The Wards say they’ve been luckier than some other superintendent couples in that they’ve always been able to find satisfying jobs near each other and never have had to live apart.

That’s become the logistical challenge for Sharon and John Hill, the Illinois superintendents who live 200 miles apart on opposite sides of the state. (John’s brother, Kenneth, is superintendent of the Nashville Community High School District, approximately halfway between Sharon and John.) Each lives in what Sharon calls "a little cabin"--hers on a pond in Valmeyer, just south of St. Louis on the Mississippi River and his on a lake in East Richland, not far from the Indiana border. Generally, it’s John who makes the 2¼-hour commute each weekend.

The upside, he says, is that work is pretty much off-limits on Saturday and Sunday. "We kind of date on the weekends," he says, while admitting there’s often a little school talk over dinner. "But it’s not like we sit down and work on our Illinois State Learning Goals on Saturday night."

Then there’s the case of the McDonalds, who work just 15 miles (and a ferry ride across the Columbia River) apart in adjacent school districts in Washington, but live in two separate houses.
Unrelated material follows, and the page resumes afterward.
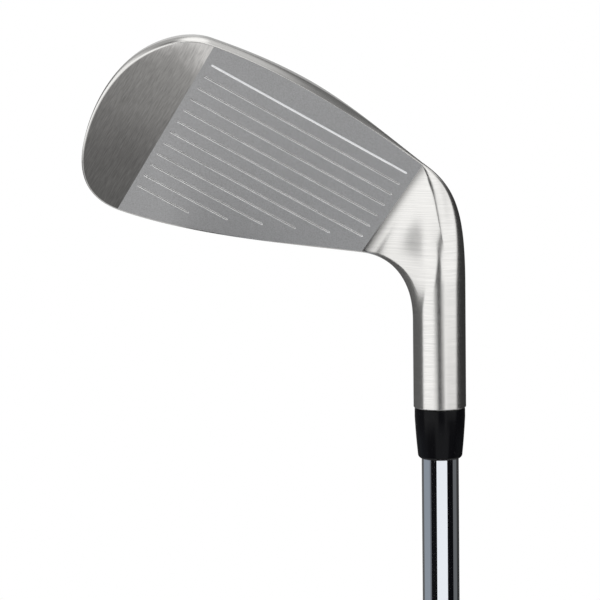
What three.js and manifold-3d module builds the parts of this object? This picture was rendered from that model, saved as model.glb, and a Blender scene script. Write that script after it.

Under the arrangement, dictated by residency requirements in each district, the McDonalds take turns visiting each other.
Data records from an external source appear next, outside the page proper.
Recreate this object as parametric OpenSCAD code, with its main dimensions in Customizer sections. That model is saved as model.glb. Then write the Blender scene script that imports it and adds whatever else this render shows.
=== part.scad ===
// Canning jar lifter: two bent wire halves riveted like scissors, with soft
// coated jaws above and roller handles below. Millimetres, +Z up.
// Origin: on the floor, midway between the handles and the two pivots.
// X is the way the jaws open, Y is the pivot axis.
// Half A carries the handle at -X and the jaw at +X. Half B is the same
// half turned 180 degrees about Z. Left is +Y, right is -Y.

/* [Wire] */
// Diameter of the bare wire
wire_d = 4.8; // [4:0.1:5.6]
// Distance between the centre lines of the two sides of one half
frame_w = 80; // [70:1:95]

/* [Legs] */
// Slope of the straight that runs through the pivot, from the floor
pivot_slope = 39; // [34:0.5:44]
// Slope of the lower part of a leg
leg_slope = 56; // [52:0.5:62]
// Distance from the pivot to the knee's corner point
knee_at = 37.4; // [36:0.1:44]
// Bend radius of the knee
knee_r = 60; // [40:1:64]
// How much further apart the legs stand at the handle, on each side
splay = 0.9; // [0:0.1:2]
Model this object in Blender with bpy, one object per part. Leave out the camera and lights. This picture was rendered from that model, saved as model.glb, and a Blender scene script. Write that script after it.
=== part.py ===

But even superintendent couples who live in the same house in the same town say they don’t actually see that much of each other, particularly during the work week. "We’re both working 65-hour weeks and going in different directions most nights," says Dot Weber. One of her concerns: "What happens at retirement when we’re together all the time?"

Survival Techniques
Over the years, these couples have found ways to cope. The Wards try to have a home-cooked meal every Wednesday night. The fact that both the McDonalds attend school board meetings on the same night of the week is a plus. Because they can share travel time and hotel rooms at out-of-town meetings and conferences, many superintendent couples find such trips an ideal way to fulfill their professional responsibilities while spending time together. Beyond that, says Jim Ward, "our districts split the cost. What a bargain."
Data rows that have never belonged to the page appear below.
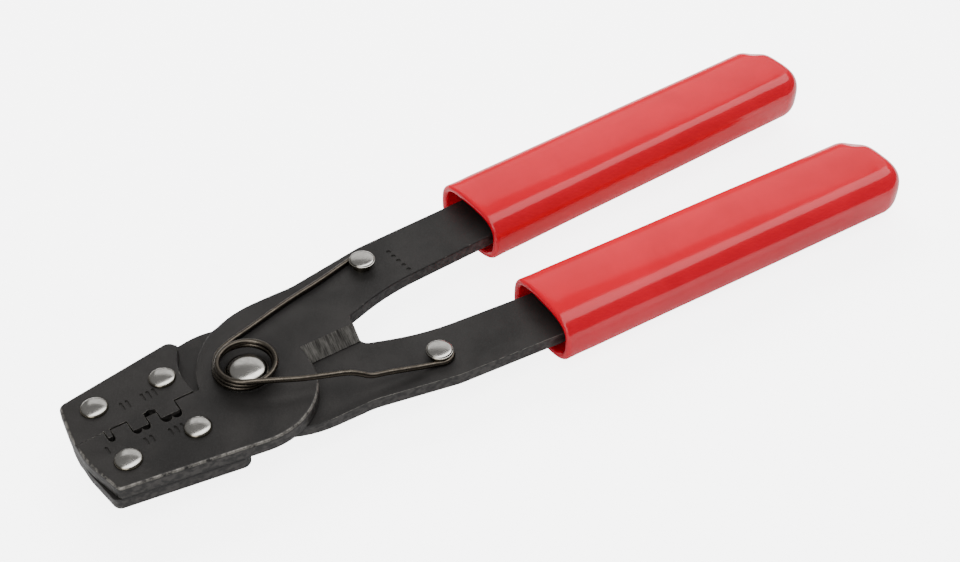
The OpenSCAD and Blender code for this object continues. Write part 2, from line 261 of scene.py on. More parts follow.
class Effects:
    """Shader groups for marks that more than one finish shows."""

    def __init__(self) -> None:
        """Builds each group once."""
        self.mottle = self._mottle()
        self.edge = self._edge()

    @staticmethod
    def _mottle() -> Tree:
        """Soft blotches and fine grain, as two masks."""
        group = Group.start(
            Kind.SHADER_TREE, "surface_mottle", {"Blotch Scale": 60.0, "Grain Scale": 2500.0},
            dict.fromkeys(("Blotch", "Grain"), Kind.VALUE),
        )
        nodes, given, place = group.nodes, group.entry.outputs, group.nodes.place()
        blotch = nodes.noise(place, given["Blotch Scale"], 5.0, Roughness=0.6, Distortion=0.4)
        grain = nodes.noise(place, given["Grain Scale"], 3.0, Roughness=0.65)
        nodes.feed(group.leave, {"Blotch": nodes.ramp(blotch, 0.3, 0.7), "Grain": grain})
        return nodes.tree

    @staticmethod
    def _edge() -> Tree:
        """Masks for a plate's rounded edges, worn in patches, and its cut sides."""
        group = Group.start(
            Kind.SHADER_TREE, "plate_edges", {"Wear": 0.5, "Patch Scale": 220.0},
            dict.fromkeys(("Worn", "Cut Side"), Kind.VALUE),
        )
        nodes, given, lean = group.nodes, group.entry.outputs, group.nodes.lean()
        off_side = nodes.ramp(lean, 0.3, 0.6)
        off_face = nodes.math("SUBTRACT", 1.0, nodes.ramp(lean, 0.86, 0.985))
        patch = nodes.noise(nodes.place(), given["Patch Scale"], 6.0, Roughness=0.72)
        whole = nodes.math("SUBTRACT", 0.95, given["Wear"])
        gone = nodes.math("MULTIPLY", nodes.math("SUBTRACT", patch, whole), 4.0, clamp=True)
        rounded = nodes.math("MULTIPLY", off_side, off_face)
        worn = nodes.math("MULTIPLY", rounded, gone, clamp=True)
        cut = nodes.math("SUBTRACT", 1.0, nodes.ramp(lean, 0.1, 0.4))
        nodes.feed(group.leave, {"Worn": worn, "Cut Side": cut})
        return nodes.tree

    def mottled(self, nodes: Nodes, blotch: float, grain: float) -> tuple[Socket, Socket]:
        """Places the mottle at two scales and returns its blotches and grain."""
        inputs = {"Blotch Scale": blotch, "Grain Scale": grain}
        group = nodes.add("ShaderNodeGroup", inputs, node_tree=self.mottle)
        return group.outputs["Blotch"], group.outputs["Grain"]


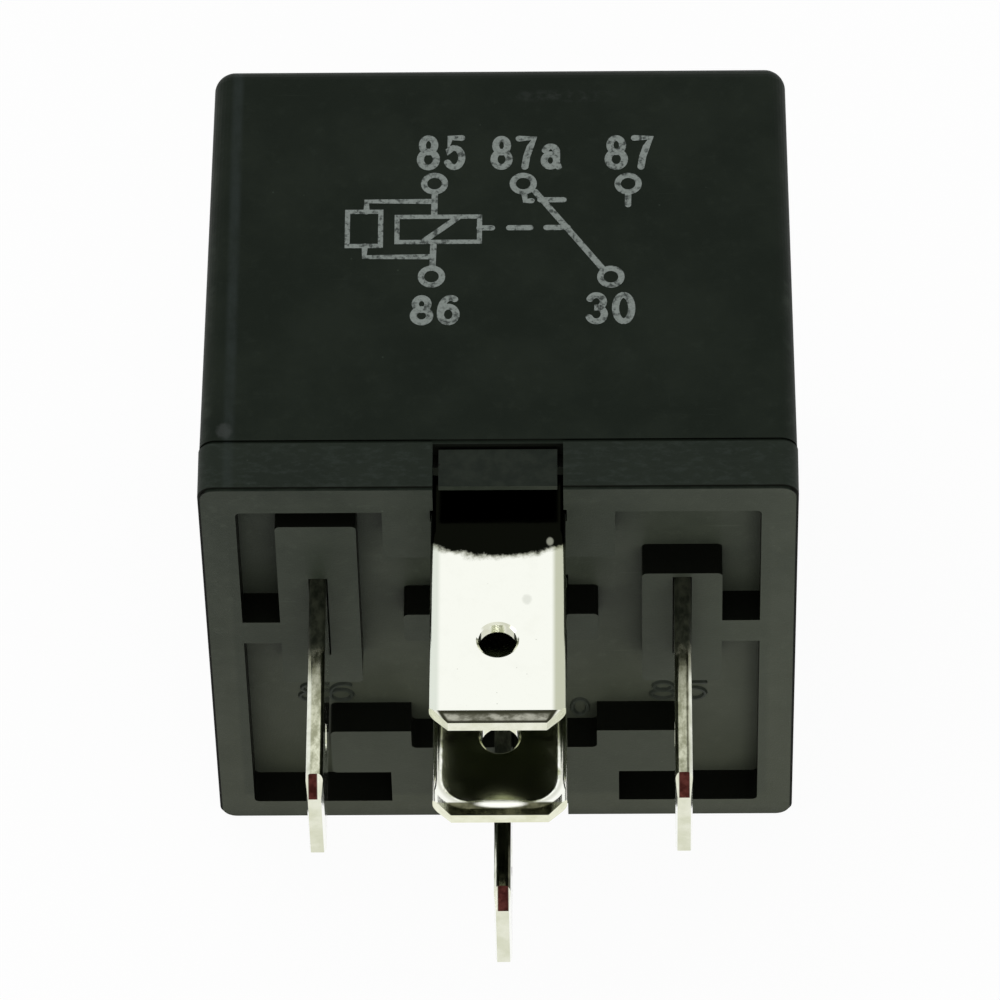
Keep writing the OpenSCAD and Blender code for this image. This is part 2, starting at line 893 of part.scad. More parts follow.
// Rivet through the leaf with a contact head on both sides
module moving_contact() {
    color([0.9, 0.9, 0.88])
        opened()
            translate([0, contact_y, leaf_z])
                rotate_extrude()
                    polygon([
                        [0, -contact_h], [head_r - head_edge, -contact_h], [head_r, head_edge - contact_h],
                        [head_r, 0], [contact_shank_r, 0], [contact_shank_r, leaf_t], [head_r, leaf_t],
                        [head_r, leaf_t + contact_h - head_edge],
                        [head_r - head_edge, leaf_t + contact_h], [0, leaf_t + contact_h]
                    ]);
}

// Contact rivet on an arm: its face is at z = 0 and its shank runs away from it
module fixed_contact() {
    arm_back = contact_h + blade_t;
    rotate_extrude()
        polygon([
            [0, 0], [contact_r - face_edge, 0], [contact_r, face_edge], [contact_r, contact_h],
            [contact_shank_r, contact_h], [contact_shank_r, arm_back], [peen_r, arm_back],
            [peen_r - peen_edge, arm_back + rivet_head_h], [0, arm_back + rivet_head_h]
        ]);
}

module fixed_contact_87() {
    color([0.9, 0.9, 0.88])
        translate([0, contact_y, no_contact_z])
            mirror([0, 0, 1])
                fixed_contact();
}

module fixed_contact_87a() {
    color([0.9, 0.9, 0.88])
        translate([0, contact_y, nc_contact_z])
            fixed_contact();
}

// ---- spring, braid and resistor ----

function low_hook() = [
    for (b = [hook_turn : -hook_step : 0])
        [[0, spring_r * cos(b), low_hook_z - spring_r * sin(b)], [0, cos(b), -sin(b)], [0, sin(b), cos(b)]]
];

function high_hook() = [
    for (b = [0 : hook_step : hook_turn])
        [[0, spring_r * cos(b), high_hook_z + spring_r * sin(b)], [0, cos(b), sin(b)], [0, -sin(b), cos(b)]]
];

function spring_coils() = [
    for (i = [0 : spring_turns * turn_steps])
        let (
            a = 360 * i / turn_steps,
            z = coil_low + (coil_high - coil_low) * i / (spring_turns * turn_steps)
        )
            [[spring_r * sin(a), spring_r * cos(a), z], [sin(a), cos(a), 0], [cos(a), -sin(a), 0]]
];

module return_spring() {
    color([0.75, 0.75, 0.72])
        translate([0, spring_y, 0])
            sweep(concat(low_hook(), spring_coils(), high_hook()), spring_wire_d / 2, spring_sides);
}

// Braid from the leaf's back corner down to the foot of terminal 30, bowed out behind the yoke
function braid_path() = [
    for (i = [0 : braid_steps])
        let (
            s = i / braid_steps,
            drop = braid_top - foot_top,
            slope = braid_bow * PI * sin(360 * s) / drop
        )
            [
                [braid_x, braid_y + braid_bow * (1 - cos(360 * s)) / 2, foot_top + drop * s],
                [1, 0, 0],
                [0, slope, 1] / norm([0, slope, 1])
            ]
];

module copper_braid() {
    color([0.8, 0.45, 0.28])
        sweep(braid_path(), braid_d / 2, braid_sides);
}

module resistor_body() {
    end_r = resistor_d / 2;
    mid_r = end_r - resistor_waist;
    half = resistor_l / 2;
    neck = half - resistor_cap_l;
    color([0.5, 0.65, 0.75])
        translate([0, resistor_y, resistor_z])
            rotate([0, 90, 0])
                rotate_extrude()
                    polygon([
                        [0, -half], [end_r - resistor_edge, -half], [end_r, resistor_edge - half],
                        [end_r, -neck], [mid_r, resistor_edge - neck], [mid_r, neck - resistor_edge],
                        [end_r, neck], [end_r, half - resistor_edge], [end_r - resistor_edge, half],
                        [0, half]
                    ]);
}

module resistor_leads() {
    reach = coil_x - blade_t / 2 - resistor_l / 2;
    color("silver")
        for (side = [0, 1])
            mirror([side, 0, 0])
                translate([resistor_l / 2, resistor_y, resistor_z])
                    rotate([0, 90, 0])
                        cylinder(d = resistor_wire_d, h = reach, $fn = wire_facets);
}

lay_on_back() cover();
lay_on_back() base();
lay_on_back() terminal_87();
lay_on_back() terminal_87a();
lay_on_back() terminal_30();
lay_on_back() terminal_85();
lay_on_back() terminal_86();
lay_on_back() yoke();
lay_on_back() core();
lay_on_back() bobbin();
lay_on_back() coil_winding();
lay_on_back() armature();
lay_on_back() armature_rivets();
lay_on_back() contact_leaf();
lay_on_back() moving_contact();
lay_on_back() fixed_contact_87();
lay_on_back() fixed_contact_87a();
lay_on_back() return_spring();
lay_on_back() copper_braid();
lay_on_back() resistor_body();
lay_on_back() resistor_leads();
lay_on_back() yoke_rivet();
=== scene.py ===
"""Looks for the changeover relay: materials, print, numerals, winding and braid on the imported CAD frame."""

import math

import bpy
from mathutils import Matrix, Vector
from mathutils.bvhtree import BVHTree


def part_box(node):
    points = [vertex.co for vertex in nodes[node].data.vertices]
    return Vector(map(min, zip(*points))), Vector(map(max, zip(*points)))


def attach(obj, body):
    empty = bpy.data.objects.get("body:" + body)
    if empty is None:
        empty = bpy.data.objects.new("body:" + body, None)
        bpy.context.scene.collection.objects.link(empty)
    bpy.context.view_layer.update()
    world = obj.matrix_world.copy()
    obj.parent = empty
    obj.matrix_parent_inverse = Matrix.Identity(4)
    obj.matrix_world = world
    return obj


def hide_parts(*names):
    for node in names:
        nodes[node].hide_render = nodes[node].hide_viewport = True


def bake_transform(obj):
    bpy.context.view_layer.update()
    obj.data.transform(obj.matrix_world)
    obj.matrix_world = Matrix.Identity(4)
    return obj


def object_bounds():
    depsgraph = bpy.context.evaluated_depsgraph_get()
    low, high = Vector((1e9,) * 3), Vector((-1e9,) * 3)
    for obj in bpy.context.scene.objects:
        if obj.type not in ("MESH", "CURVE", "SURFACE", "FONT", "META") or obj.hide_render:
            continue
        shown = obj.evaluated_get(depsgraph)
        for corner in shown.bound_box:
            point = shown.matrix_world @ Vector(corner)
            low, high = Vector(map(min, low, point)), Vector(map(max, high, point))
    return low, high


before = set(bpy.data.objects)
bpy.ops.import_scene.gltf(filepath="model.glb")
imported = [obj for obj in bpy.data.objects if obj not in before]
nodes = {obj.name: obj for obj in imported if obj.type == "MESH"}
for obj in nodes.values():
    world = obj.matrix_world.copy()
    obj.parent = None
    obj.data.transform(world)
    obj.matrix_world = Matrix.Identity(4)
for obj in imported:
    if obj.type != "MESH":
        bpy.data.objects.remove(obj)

MM = 0.001
TURN = 2 * math.pi
cad_low, cad_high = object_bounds()

# Height along Y, in millimetres, of the base's underside, where the blades come out
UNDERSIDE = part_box("base")[0].y / MM


# ---- camera, fitted to the photograph ----

AZIMUTH, ELEVATION, ROLL = 1.432, 55.071, -1.485
DISTANCE = 406.0 * MM
TARGET = Vector((0.098, -6.7, 27.105)) * MM
LENS, SENSOR = 313.8, 36
NEAREST, FARTHEST = 0.02, 20


def add_camera():
    a, e, r = (math.radians(v) for v in (AZIMUTH, ELEVATION, ROLL))
    back = Vector((math.sin(a) * math.cos(e), -math.cos(a) * math.cos(e), math.sin(e)))
    level = Vector((math.cos(a), math.sin(a), 0))
    upright = back.cross(level)
    right = math.cos(r) * level + math.sin(r) * upright
    up = back.cross(right)
    camera = bpy.data.objects.new("camera", bpy.data.cameras.new("camera"))
    camera.data.lens = LENS
    camera.data.sensor_width = SENSOR
    camera.data.clip_start = NEAREST
    camera.data.clip_end = FARTHEST
    turn = Matrix((right, up, back)).transposed().to_4x4()
    camera.matrix_world = Matrix.Translation(TARGET + back * DISTANCE) @ turn
    bpy.context.scene.collection.objects.link(camera)
    bpy.context.scene.camera = camera


# ---- node materials ----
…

On the other hand, the Weber-Schroeder home has become a jungle of modern communications technology. It is equipped with three phone lines, two cell phones, two computers and a fax machine. And when the phone rings late at night or early in the morning, Weber says laughing, "Each of us hopes it’s for the other person."

That’s a far cry from the early days of the Witts’ marriage, when they shared a single phone--one constantly in use on snowy nights as both Pam and Arnie consulted with staff over the need to close schools. Although their districts were only 40 miles apart, they found they couldn’t always make the same call. That’s because Pam’s district was located at the southern tip of Lake Michigan and sometimes receive much more snow than Arnie’s.

The Helmses, who live in the mountains of northern California, also deal with dueling decisions about weather-related school closings. "Her district is at the snowline and 2,000 feet higher than mine," says Don. "I seldom have to worry about snow, but I still wake up at five in the morning when her staff calls her."

As more women move up through the ranks and assume the superintendent’s job, it’s likely the number of superintendent couples will grow. "I expect it will get more prevalent," says Molly Helms, a superintendent for five years in California. "When you go to (superintendent) meetings and conferences you make lots of contacts and see many of the same people."

If the phenomenon indeed becomes more common, more and more superintendents will find themselves without the traditional "supportive spouse"--generally a wife--that so many of their predecessors relied on to host school district events, contribute to bake sales or volunteer in the schools.

Says Pat McDonald, who has played both roles: "When you’re a superintendent, too, your social obligations to his district are limited by your responsibilities to your own district. Now, if he needs cookies for the PTA bake sale, he’s going to have to go out and buy them."